The possession of a calumet of peace enables one to pass safely through all of these nations. . . . The Illinois offered to escort us to the sea from the hope that we have given them that thence will come everything which they need. That other tribes need knives, hatchets, and so forth increases their desire to have us among them. (René-Robert Cavalier, Sieur de La Salle, 1680)

La Salle In 1682, La Salle and Tonty descended the Mississippi River to its mouth and claimed title to Louisiana in the name of King Louis XIV. Then they returned to the Illinois Country to build a center of operations for what they hoped would become a fur-trade empire. First, they constructed Fort St. Louis atop a prominent sandstone cliff destined to become known as Starved Rock. The old Kaskaskia village, abandoned after it had been destroyed by the Iroquois in 1680, lay almost directly across the river. La Salle and Tonty then recruited Indian groups to supply them with hides and furs. Under the fort's protection, the Kaskaskia, Peoria, and other Illinois tribes re-occupied their old village. Also attracted to La Salle's colony were several other Algonquian-speaking tribes, including the Miami, Piankashaw, Wea, and Shawnee, which established villages at various locations within about 60 km of the fort. However, the colony, which comprised perhaps 20,000 Indians, disintegrated a few years after La Salle's death in 1687.
La Salle presenting a petition to Louis XIV, King of France. (drawing by Adrien Moreau)

After the breakup, the Kaskaskia abandoned their old village and moved downstream to Peoria Lake. Fort St. Louis was vacated at the same time, and it soon fell into disrepair. The Peoria tribe did return to the Starved Rock area in about 1711, but eleven years later they were temporarily driven out of the upper Illinois by war parties of the Sauk and Fox (Mesquakie). Finally, in about 1750, the Peoria became the last Illinois tribe to leave the Illinois Valley. They sought safety among the remnants of other Illinois groups--the Cahokia, Kaskaskia, Michigamea and Tamaroa--who were living along the Mississippi River in southwestern Illinois and eastern Missouri.

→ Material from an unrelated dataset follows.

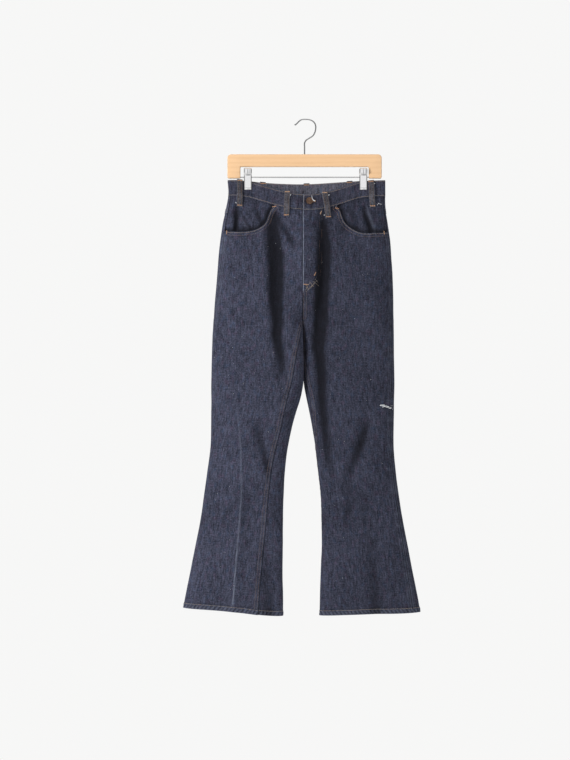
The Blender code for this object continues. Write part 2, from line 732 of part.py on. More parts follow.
def front_panel(side, name, finish):
    """Front of one leg, from the waist seam to the hem, scooped out for its pocket."""
    bank = BANKS[side]
    scoop = RIGHT_SCOOP if side == RIGHT else LEFT_SCOOP
    count = FRONT_COLUMNS
    shares = front_shares(side, scoop)
    top = front_top(side, scoop, shares)
    foot = hem_level(side, bank.inseam_at, bank.outseam_at, count)
    levels = panel_rows(top, foot)
    arcs = panel_arcs(bank.inseam_at, bank.outseam_at, levels, shares_down(shares, levels))
    walls = panel_walls(levels)
    outer = offset(side, levels, arcs, 0.0)
    inner = offset(side, levels, arcs, -walls)
    return sheet(name, outer, inner, finish)


def front_shares(side, scoop):
    """Where the columns stand across the front, closer where the scoop is steep."""
    level = level_of(scoop[0][0], scoop[0][1], True)
    start = arc_at(side, level, scoop[0][0], True)[0]
    width = BANKS[side].outseam_at(level)
    bend = start / width
    after = bend + SCOOP_RUN / width
    return np.concatenate([
        np.linspace(0.0, bend, COLUMNS_BEFORE_SCOOP, endpoint=False),
        np.linspace(bend, after, SCOOP_COLUMNS, endpoint=False),
        np.linspace(after, 1.0, FRONT_COLUMNS - COLUMNS_BEFORE_SCOOP - SCOOP_COLUMNS),
    ])


def shares_down(shares, levels):
    """The columns even out below the pocket."""
    even = np.linspace(0.0, 1.0, len(shares))
    blend = eased((PANEL_ROWS[0] - levels) / COLUMNS_EVEN_OUT)
    return shares * (1 - blend) + even * blend


def front_top(side, scoop, shares):
    """Level of the upper edge of the front: the waist seam, then the scooped edge."""
    across, height = zip(*scoop)
    order = np.argsort(across)
    across = np.array(across)[order]
    height = np.array(height)[order]
    top = np.full(len(shares), BAND_SEAM - LAYER_GAP)
    bank = BANKS[side]
    for _ in range(8):
        arcs = bank.outseam_at(top) * shares
        x = bank.raw(top, arcs)[0]
        edge = level_of(x, smooth(x, across, height), True)
        inside = abs(x) < abs(scoop[0][0])
        top = np.where(inside, BAND_SEAM - LAYER_GAP, edge)
    return top


def pocket_facing(side, name, finish):
    """Denim behind the scooped opening of a front pocket."""
    bank = BANKS[side]
    scoop = RIGHT_SCOOP if side == RIGHT else LEFT_SCOOP
    shares = front_shares(side, scoop)
    top_edge = front_top(side, scoop, shares)
    first = COLUMNS_BEFORE_SCOOP - 1
    shares = shares[first:]
    top = np.full(len(shares), BAND_SEAM - LAYER_GAP)
    foot = top_edge[first:] - SCOOP_HIDES
    levels = spaced(top, foot, FACING_ROWS).T
    arcs = panel_arcs(bank.inseam_at, bank.outseam_at, levels, shares)
    arcs[:, -1] -= CLOTH
    sunk = FACING_GAP + FACING_DIP * (1 - eased(np.arange(len(shares)) / 4.0))
    outer = offset(side, levels, arcs, -CLOTH - sunk)
    inner = offset(side, levels, arcs, -2 * CLOTH - sunk)
    return sheet(name, outer, inner, finish)


def yoke_level(share):
    """Level of the seam under the yoke, from the side to the centre back."""
    return YOKE_SIDE + (YOKE_CENTRE - YOKE_SIDE) * share


def back_end(side):
    """Where the back of one half ends: the centre back, then the inseam."""
    bank = BANKS[side]

    def end(level):
        return bank.length_at(level) + bank.inseam_at(level)

    return end


def yoke(side, name, finish):
    """Back yoke of one side."""
    bank = BANKS[side]
    shares = np.linspace(0.0, 1.0, YOKE_COLUMNS)
    top = np.full(len(shares), BAND_SEAM - LAYER_GAP)
    levels = spaced(top, yoke_level(shares) + SEAM_GAP, YOKE_ROWS).T
    arcs = panel_arcs(bank.outseam_at, back_end(side), levels, shares)
    outer = offset(side, levels, arcs, 0.0)
    inner = offset(side, levels, arcs, -CLOTH)
    return sheet(name, outer, inner, finish)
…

These early encounters between the Illinois and the French began a rich history of interaction between a Native American people and the frontier representatives of European culture. The Illinois suffered serious setbacks between 1673 and 1832, ultimately losing their homeland, much of their population, and many of their cultural traditions. However, the story of the people who gave their name to the State of Illinois continues to unfold among the living descendants of the Illinois Indians.